Health as infrastructure, not intervention

Ebola reminds us of the need for the scaffolding we often do not see until it fails.

As of now, over 1,400 suspected or confirmed cases of Ebola, and at least 200 deaths from the disease, have been reported in the area of Congo and Uganda. Outbreaks like this are challenging in the best of times, as communities and health workers do all they can to contain the spread. Such efforts helped to limit and ultimately end the 2013-2016 West African Ebola outbreak, which could have been far worse without the presence of global health infrastructure—the network of NGOs, government agencies, public and private investment, and international bodies dedicated to supporting health and preventing disease around the world. When such programs are well-funded and working, the world is a safer, healthier place. When they are not—when they are subject to firings and funding cuts and a collapse of political support, as they have been over the last year or so—this creates a difficult context for global health. That the present Ebola outbreak has emerged in such a context is cause for concern indeed. That we have entered a time of disinvestment in global health infrastructure reflects what could be fairly called a blind spot in how we in the US think about health and the infrastructure that supports it at home and abroad.

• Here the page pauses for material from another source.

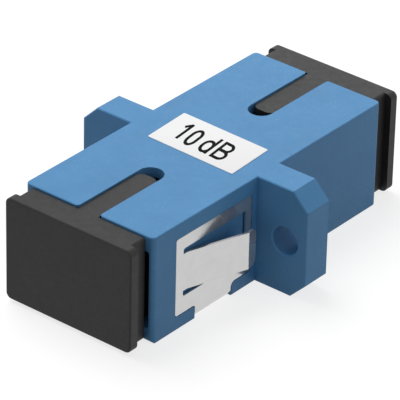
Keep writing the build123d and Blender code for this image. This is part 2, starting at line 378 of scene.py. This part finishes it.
@dataclass(frozen=True)
class RolledSteel:
    """Bright rolled strip, a little dulled, with faint rolling lines along the body."""

    name: str
    colour: Colour
    levels: Range = (0.97, 1.03)
    haze_grain: float = 1.2 * MM
    roughness: Range = (0.14, 0.21)
    metallic: float = 0.82
    line_width: float = 0.05 * MM
    line_length: float = 3.0 * MM
    line_depth: float = 0.002 * MM
    line_strength: float = 0.05
    line_level: float = 0.92
    line_share: float = 0.15

    def material(self) -> bpy.types.Material:
        """Build the node material.

        Returns:
            The new material.
        """
        surface = Surface(self.name)
        along = surface.stretched((1.0, self.line_width / self.line_length, 1.0))
        lines = surface.noise(self.line_width, PLAIN_DETAIL, along)
        haze = surface.noise(self.haze_grain)
        ground = surface.tone(surface.spread(haze), self.colour, self.levels)
        dark_lines = surface.spread(lines, (0.0, self.line_share))
        return surface.finish({
            "Base Color": surface.blend(dark_lines, ground, opaque(self.colour, self.line_level)),
            "Metallic": self.metallic,
            "Roughness": surface.spread(haze, self.roughness),
            "Normal": surface.bump(lines, self.line_depth, self.line_strength),
        })


@dataclass(frozen=True)
class Ceramic:
    """White technical ceramic, lapped smooth."""

    name: str
    colour: Colour
    levels: Range = (0.97, 1.02)
    cloud_grain: float = 0.8 * MM
    roughness: Range = (0.11, 0.19)
    lap_grain: float = 0.3 * MM
    specular: float = 0.75

    def material(self) -> bpy.types.Material:
        """Build the node material.

        Returns:
            The new material.
        """
        surface = Surface(self.name)
        cloud = surface.spread(surface.noise(self.cloud_grain))
        return surface.finish({
            "Base Color": surface.tone(cloud, self.colour, self.levels),
            "Roughness": surface.spread(surface.noise(self.lap_grain), self.roughness),
            "Specular IOR Level": self.specular,
        })


@dataclass(frozen=True)
class Film:
    """Label film, with the fine tooth of its coating, or the ink printed on it."""

    name: str
    colour: Colour
    levels: Range = (0.98, 1.01)
    roughness: Range = (0.45, 0.55)
    wear_grain: float = 0.7 * MM
    tooth_grain: float = 0.09 * MM
    tooth_depth: float = 0.002 * MM
    tooth_strength: float = 0.2
    specular: float = 0.25

    def material(self) -> bpy.types.Material:
        """Build the node material.

        Returns:
            The new material.
        """
        surface = Surface(self.name)
        tooth = surface.noise(self.tooth_grain, PLAIN_DETAIL)
        return surface.finish({
            "Base Color": surface.tone(surface.spread(tooth), self.colour, self.levels),
            "Roughness": surface.spread(surface.noise(self.wear_grain), self.roughness),
            "Specular IOR Level": self.specular,
            "Normal": surface.bump(tooth, self.tooth_depth, self.tooth_strength),
        })


Finish = MouldedPlastic | NaturalPlastic | RolledSteel | Ceramic | Film

BLUE_MOULDING = MouldedPlastic("blue_moulding", (0.075, 0.243, 0.474), (0.19, 0.365, 0.58))
BLACK_MOULDING = MouldedPlastic(
    "black_moulding",
    (0.017, 0.017, 0.018),
    (0.06, 0.06, 0.06),
    mottle=0.12,
    fleck_spacing=0.25 * MM,
    roughness=(0.4, 0.52),
    skin_strength=0.55,
    skin_tint=0.24,
    specular=0.28,
)
NATURAL_MOULDING = NaturalPlastic("natural_moulding", (0.76, 0.74, 0.67))
BRIGHT_STRIP = RolledSteel("bright_strip", (0.67, 0.67, 0.67))
SPACER_STEEL = RolledSteel("spacer_steel", (0.55, 0.55, 0.54), roughness=(0.27, 0.34))
WHITE_CERAMIC = Ceramic("white_ceramic", (0.86, 0.86, 0.83))
WHITE_FILM = Film("white_film", (0.835, 0.835, 0.84))
BLACK_INK = Film("black_ink", (0.003, 0.003, 0.003), roughness=(0.55, 0.65), specular=0.05)


def dress(node: Node, finish: Finish) -> None:
    """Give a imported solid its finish.

    Args:
        node: The solid.
        finish: Its finish.
    """
    material = finish.material()
    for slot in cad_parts[node.value].material_slots:
        slot.material = material
    log.info("%s wears %s", node.value, material.name)


def deselect_all() -> None:
    """Leave nothing selected, so that an operator acts on the new piece alone."""
    bpy.ops.object.select_all(action="DESELECT")


def settle(piece: bpy.types.Object) -> None:
    """Bring a piece's object to the origin, with its place kept in its mesh.

    Args:
        piece: The piece, which is then the only one selected.
    """
    deselect_all()
    piece.select_set(True)
    bpy.context.view_layer.objects.active = piece
    bpy.ops.object.transform_apply(location=True, rotation=True, scale=True)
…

We tend to treat health like something to be fixed when it breaks. Under this paradigm, we are healthy until we are not, and it is then that we should apply the best possible healthcare solutions to return us to the world of the well. Our investment in health largely follows this lead, with vast sums going to the development of the drugs and treatments that do this work of fixing. To be clear: there is nothing wrong with having the best possible healthcare at our disposal when we are sick—there is nothing wrong with fixing. Indeed, my early training is as a doctor, and I spent the first part of my career engaging in the work of repairing health when it “breaks.”

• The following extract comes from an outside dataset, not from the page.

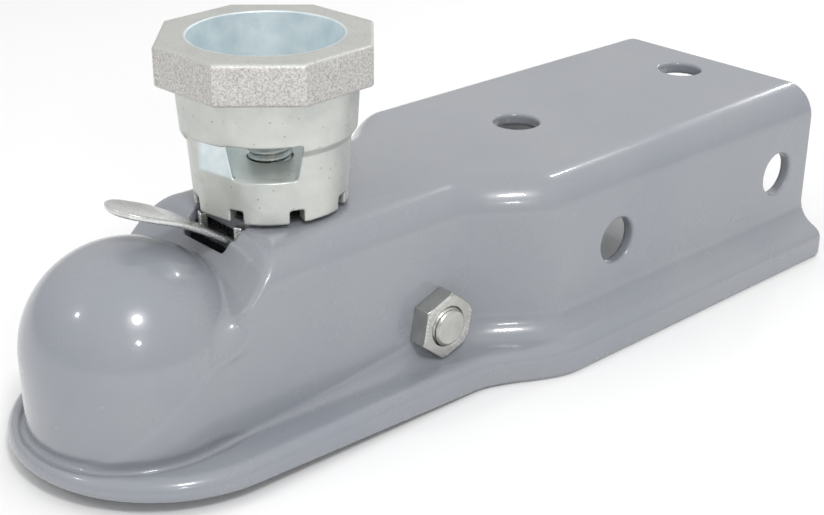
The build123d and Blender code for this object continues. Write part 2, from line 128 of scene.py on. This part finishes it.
def mesh_of(name, field, low, high, step, material):
    """A smooth quad mesh of the surface where the field is zero."""
    axes = [np.arange(a - 2 * step, b + 2.5 * step, step) for a, b in zip(low, high)]
    start = np.array([a[0] for a in axes])
    values = field(*np.meshgrid(*axes, indexing="ij"))
    inside = values < 0
    shape = np.array(values.shape) - 1
    offsets = np.array([(i, j, k) for i in (0, 1) for j in (0, 1) for k in (0, 1)])
    count = np.zeros(shape, np.uint8)
    for i, j, k in offsets:
        count += inside[i : i + shape[0], j : j + shape[1], k : k + shape[2]]
    cells = np.argwhere((count > 0) & (count < 8))
    corner = np.stack([values[tuple((cells + o).T)] for o in offsets], 1)
    total, hits = np.zeros((len(cells), 3)), np.zeros(len(cells))
    for a in range(8):
        for b in range(a + 1, 8):
            if np.abs(offsets[a] - offsets[b]).sum() == 1:
                crossing = (corner[:, a] < 0) != (corner[:, b] < 0)
                gap = np.where(crossing, corner[:, a] - corner[:, b], 1)
                along = np.where(crossing, corner[:, a] / gap, 0)[:, None]
                total += crossing[:, None] * (offsets[a] + along * (offsets[b] - offsets[a]))
                hits += crossing
    points = start + (cells + total / hits[:, None]) * step
    number = np.full(shape, -1, np.int64)
    number[tuple(cells.T)] = np.arange(len(cells))
    quads = []
    for axis in range(3):
        u, v = (axis + 1) % 3, (axis + 2) % 3
        near = np.take(inside, range(values.shape[axis] - 1), axis)
        far = np.take(inside, range(1, values.shape[axis]), axis)
        edges = np.argwhere(near != far)
        starts_inside = near[tuple(edges.T)]
        ring = []
        for du, dv in ((-1, -1), (0, -1), (0, 0), (-1, 0)):
            cell = edges.copy()
            cell[:, u] += du
            cell[:, v] += dv
            ring.append(number[tuple(cell.T)])
        ring = np.stack(ring, 1)
        ring[~starts_inside] = ring[~starts_inside][:, ::-1]
        quads.append(ring)
    quads = np.concatenate(quads)
    reach = step / 4
    for _ in range(3):
        slope = np.zeros_like(points)
        for axis in range(3):
            shift = np.zeros(3)
            shift[axis] = reach / 2
            slope[:, axis] = (field(*(points + shift).T) - field(*(points - shift).T)) / reach
        steepness = np.maximum((slope**2).sum(1), 0.25)
        move = np.clip(field(*points.T) / steepness, -step / 2, step / 2)
        points = points - move[:, None] * slope
    points = np.clip(points, low, high) * MM
    mesh = bpy.data.meshes.new(name)
    mesh.vertices.add(len(points))
    mesh.vertices.foreach_set("co", points.astype(np.float32).ravel())
    mesh.loops.add(quads.size)
    mesh.loops.foreach_set("vertex_index", quads.astype(np.int32).ravel())
    mesh.polygons.add(len(quads))
    mesh.polygons.foreach_set("loop_start", np.arange(0, quads.size, 4, dtype=np.int32))
    mesh.polygons.foreach_set("use_smooth", np.ones(len(quads), bool))
    mesh.update(calc_edges=True)
    mesh.validate()
    mesh.materials.append(material)
    piece = bpy.data.objects.new(name, mesh)
    bpy.context.scene.collection.objects.link(piece)
    return piece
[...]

Yet, as an overarching framework for how we think about, and invest in, health, this model can fall short. It is not enough to have the best possible fixes if this comes at the expense of addressing the root causes of health and disease in society. Just as, in individuals, we would not be content just to treat the symptoms of disease and leave the underlying problem unaddressed, in societies, we should not put all our eggs in the curative basket without investing in the prevention that makes cure less necessary, populations healthier.